Surprisingly (or maybe not), the fact that I was standing on
the same spot where Lincoln
gave this famous speech was not the most poignant aspect of the national
cemetery. Divided by state, over 6,000 Civil War dead are buried there in the
outline of an amphitheater, with a memorial statue in the center. As this was
the last stop on the tour and it was nearly dusk, I was the only living person
there. At first I was confused because I saw no headstones, but as I got closer
I realized the ground was studded with hundreds of what looked like 4x4’s
driven completely into the soil about a foot apart. Each was stone and each was
numbered. Since so many bodies from the battle could not be identified, this
was how they marked the graves. But because the burials are so close together,
you can see the entire cemetery at once.
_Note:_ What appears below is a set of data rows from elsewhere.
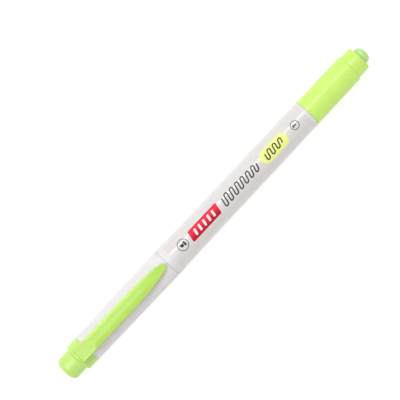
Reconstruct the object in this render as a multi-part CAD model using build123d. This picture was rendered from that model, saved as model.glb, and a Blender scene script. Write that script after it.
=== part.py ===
"""Double-ended highlighter with a chisel nib, a fine nib and two pull-off caps.

The pen lies along X with the fine nib at +X and the chisel nib at -X. Every piece is drawn by
its station, the distance in millimetres from the chisel cap's end face, and its radius from the
pen's axis. place() then moves it to the row frame, whose origin is under the pen's middle, on
the surface that it lies on. The clip is on top, at +Z.
"""

import os

from build123d import *

# Overall
LENGTH = 146.0
AXIS_HEIGHT = 5.58  # the widest radius, so that the pen lies on Z = 0
SLIP = 0.03  # gap on each side between pieces pressed together
SEAM = 0.05  # gap between each cap's mouth and the barrel's end
EDGE = 0.15  # rounding of a moulded edge
PAST = 1.0  # how far a cutting shape runs past what it cuts

# Stations of the joints between the pieces that show
CAP_RIM = 5.8  # chisel cap: knob meets rim
CAP_TUBE_START = 11.0  # chisel cap: collar meets frosted tube
CHISEL_MOUTH = 49.8  # chisel cap's mouth on the barrel's end
FILM_START = 52.5
FILM_END = 116.7
FINE_MOUTH = 118.0  # fine cap's mouth on the barrel's end
FINE_STEP = 138.6  # fine cap narrows here
FINE_SHELL_END = 143.3

# Radii, with the draft that each moulding has
KNOB_RADIUS = 4.38
KNOB_ROUNDING = 1.9
COLLAR_RADIUS = 5.25
CAP_TUBE_RADII = (5.3, 5.56)
BARREL_RADII = (5.52, 5.21)  # over the film, at its two ends
GRIP_START, GRIP_END, GRIP_RADIUS = 73.0, 97.0, 5.36  # straight middle of the barrel, over the film
CHISEL_BAND_RADIUS, FINE_BAND_RADIUS = AXIS_HEIGHT, 5.25
FINE_SHELL_RADII = (5.18, 5.07)
FINE_TIP_RADII = (4.7, 4.56)
BUTTON_RADIUS = 2.95
FILM = 0.06  # thickness of the pearl film on the barrel

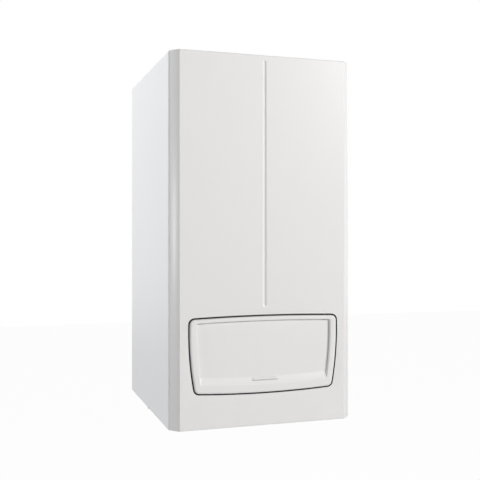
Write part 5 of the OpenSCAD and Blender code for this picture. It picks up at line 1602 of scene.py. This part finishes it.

The realization that I was looking at
6,000 boys who gave up their lives so people like me would have the opportunity
to do things like visit the place where they made that sacrifice was quite
moving.
Leaving Gettysburg, I continued south through Virginia, West
Virginia, and then Virginia again for some reason, over the numerous steep
humps that apparently make up every state road in this Commonwealth, eventually
arriving in what the signs said was Front Royal a few hours after dark. The
darkness has messed with my anticipation of tomorrow’s adventures. I couldn’t
see anything around me, and I didn’t notice the car climbing, so I assume the Blue Ridge Mountains lay just to my south, although I
haven’t really seen any evidence of that yet. Tomorrow I have the pleasure of
seeing a mountain range appear out of the darkness and I really don’t have any
idea what that will look like. But you’ll find out shortly after I do.